> **Records to use**

○ ○ ○ ○

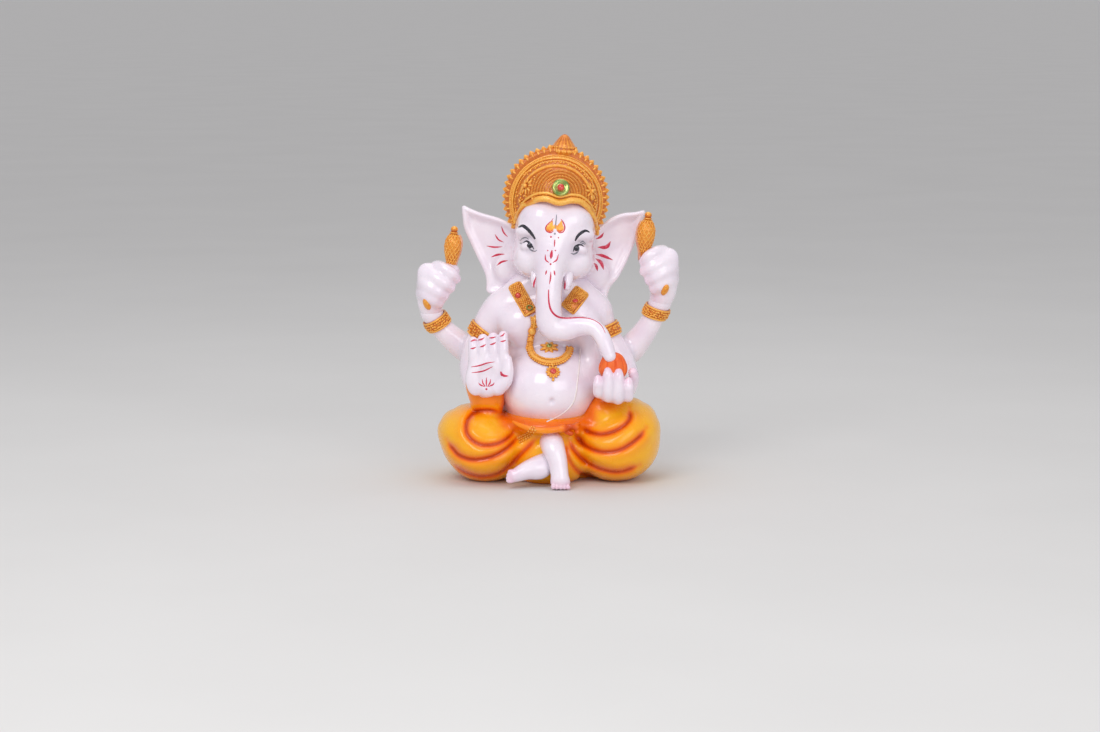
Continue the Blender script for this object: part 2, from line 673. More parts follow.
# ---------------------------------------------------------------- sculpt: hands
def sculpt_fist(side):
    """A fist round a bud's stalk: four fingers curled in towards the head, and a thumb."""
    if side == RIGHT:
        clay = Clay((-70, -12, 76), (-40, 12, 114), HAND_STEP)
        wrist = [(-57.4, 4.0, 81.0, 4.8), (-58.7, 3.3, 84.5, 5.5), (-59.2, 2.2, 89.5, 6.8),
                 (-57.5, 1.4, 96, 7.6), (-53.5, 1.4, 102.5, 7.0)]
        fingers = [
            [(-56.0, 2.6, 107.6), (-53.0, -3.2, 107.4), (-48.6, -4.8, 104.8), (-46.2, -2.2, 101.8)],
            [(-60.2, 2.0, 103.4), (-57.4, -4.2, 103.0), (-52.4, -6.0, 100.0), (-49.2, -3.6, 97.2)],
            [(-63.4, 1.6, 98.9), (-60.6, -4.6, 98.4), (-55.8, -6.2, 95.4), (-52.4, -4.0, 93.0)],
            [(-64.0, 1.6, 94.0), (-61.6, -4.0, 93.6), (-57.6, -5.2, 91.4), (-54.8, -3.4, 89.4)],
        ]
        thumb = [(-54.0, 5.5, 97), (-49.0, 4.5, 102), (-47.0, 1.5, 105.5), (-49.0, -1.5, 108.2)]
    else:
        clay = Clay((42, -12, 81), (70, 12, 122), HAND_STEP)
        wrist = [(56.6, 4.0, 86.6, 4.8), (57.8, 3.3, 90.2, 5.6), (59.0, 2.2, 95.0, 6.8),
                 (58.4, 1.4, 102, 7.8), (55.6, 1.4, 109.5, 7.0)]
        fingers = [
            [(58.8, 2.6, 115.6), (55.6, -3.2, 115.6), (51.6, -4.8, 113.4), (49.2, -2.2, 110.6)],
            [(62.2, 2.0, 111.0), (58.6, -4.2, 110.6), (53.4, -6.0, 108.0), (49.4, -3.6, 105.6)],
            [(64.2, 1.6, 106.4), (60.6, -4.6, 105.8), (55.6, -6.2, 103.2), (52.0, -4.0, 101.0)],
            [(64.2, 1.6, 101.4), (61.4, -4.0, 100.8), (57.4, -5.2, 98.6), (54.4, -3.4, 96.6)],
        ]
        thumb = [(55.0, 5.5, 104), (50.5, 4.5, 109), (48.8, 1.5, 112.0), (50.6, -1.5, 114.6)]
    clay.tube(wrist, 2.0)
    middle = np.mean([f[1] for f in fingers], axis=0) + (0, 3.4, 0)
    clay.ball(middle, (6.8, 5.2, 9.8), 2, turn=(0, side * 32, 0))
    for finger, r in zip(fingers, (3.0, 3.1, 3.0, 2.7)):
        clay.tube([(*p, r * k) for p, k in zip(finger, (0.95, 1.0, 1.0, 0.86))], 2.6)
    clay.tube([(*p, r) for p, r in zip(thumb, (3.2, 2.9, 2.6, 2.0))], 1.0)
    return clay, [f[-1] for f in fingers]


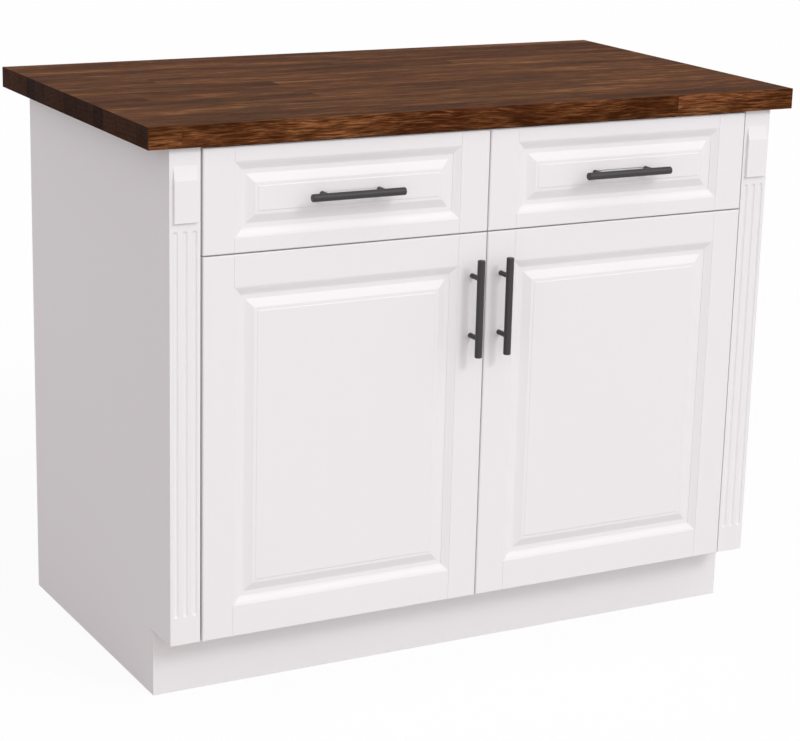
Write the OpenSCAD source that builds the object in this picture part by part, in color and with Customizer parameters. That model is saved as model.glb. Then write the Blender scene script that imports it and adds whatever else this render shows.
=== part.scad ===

○ ○ ○ ○

> **Written problem**
Repeat the records above exactly as they appear.

> **Written response**
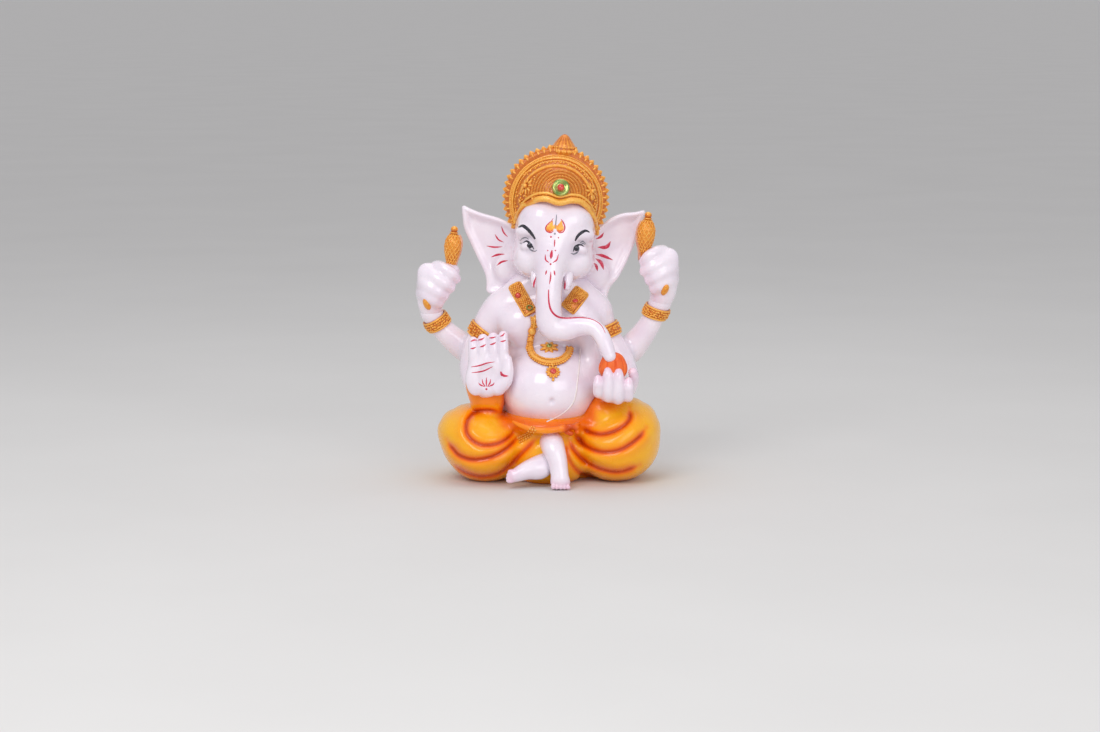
Continue the Blender script for this object: part 2, from line 673. More parts follow.
# ---------------------------------------------------------------- sculpt: hands
def sculpt_fist(side):
    """A fist round a bud's stalk: four fingers curled in towards the head, and a thumb."""
    if side == RIGHT:
        clay = Clay((-70, -12, 76), (-40, 12, 114), HAND_STEP)
        wrist = [(-57.4, 4.0, 81.0, 4.8), (-58.7, 3.3, 84.5, 5.5), (-59.2, 2.2, 89.5, 6.8),
                 (-57.5, 1.4, 96, 7.6), (-53.5, 1.4, 102.5, 7.0)]
        fingers = [
            [(-56.0, 2.6, 107.6), (-53.0, -3.2, 107.4), (-48.6, -4.8, 104.8), (-46.2, -2.2, 101.8)],
            [(-60.2, 2.0, 103.4), (-57.4, -4.2, 103.0), (-52.4, -6.0, 100.0), (-49.2, -3.6, 97.2)],
            [(-63.4, 1.6, 98.9), (-60.6, -4.6, 98.4), (-55.8, -6.2, 95.4), (-52.4, -4.0, 93.0)],
            [(-64.0, 1.6, 94.0), (-61.6, -4.0, 93.6), (-57.6, -5.2, 91.4), (-54.8, -3.4, 89.4)],
        ]
        thumb = [(-54.0, 5.5, 97), (-49.0, 4.5, 102), (-47.0, 1.5, 105.5), (-49.0, -1.5, 108.2)]
    else:
        clay = Clay((42, -12, 81), (70, 12, 122), HAND_STEP)
        wrist = [(56.6, 4.0, 86.6, 4.8), (57.8, 3.3, 90.2, 5.6), (59.0, 2.2, 95.0, 6.8),
                 (58.4, 1.4, 102, 7.8), (55.6, 1.4, 109.5, 7.0)]
        fingers = [
            [(58.8, 2.6, 115.6), (55.6, -3.2, 115.6), (51.6, -4.8, 113.4), (49.2, -2.2, 110.6)],
            [(62.2, 2.0, 111.0), (58.6, -4.2, 110.6), (53.4, -6.0, 108.0), (49.4, -3.6, 105.6)],
            [(64.2, 1.6, 106.4), (60.6, -4.6, 105.8), (55.6, -6.2, 103.2), (52.0, -4.0, 101.0)],
            [(64.2, 1.6, 101.4), (61.4, -4.0, 100.8), (57.4, -5.2, 98.6), (54.4, -3.4, 96.6)],
        ]
        thumb = [(55.0, 5.5, 104), (50.5, 4.5, 109), (48.8, 1.5, 112.0), (50.6, -1.5, 114.6)]
    clay.tube(wrist, 2.0)
    middle = np.mean([f[1] for f in fingers], axis=0) + (0, 3.4, 0)
    clay.ball(middle, (6.8, 5.2, 9.8), 2, turn=(0, side * 32, 0))
    for finger, r in zip(fingers, (3.0, 3.1, 3.0, 2.7)):
        clay.tube([(*p, r * k) for p, k in zip(finger, (0.95, 1.0, 1.0, 0.86))], 2.6)
    clay.tube([(*p, r) for p, r in zip(thumb, (3.2, 2.9, 2.6, 2.0))], 1.0)
    return clay, [f[-1] for f in fingers]


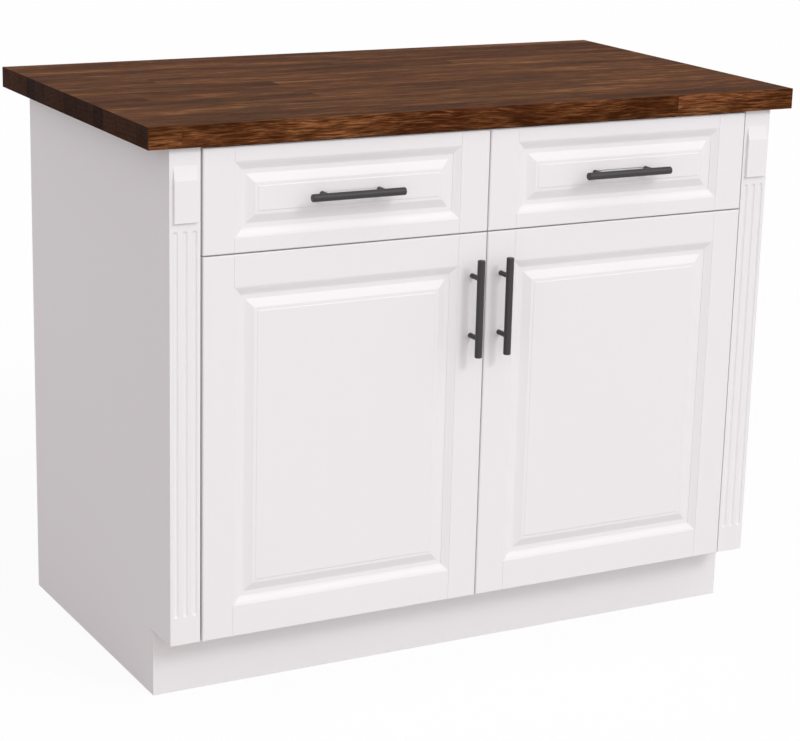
Write the OpenSCAD source that builds the object in this picture part by part, in color and with Customizer parameters. That model is saved as model.glb. Then write the Blender scene script that imports it and adds whatever else this render shows.
=== part.scad ===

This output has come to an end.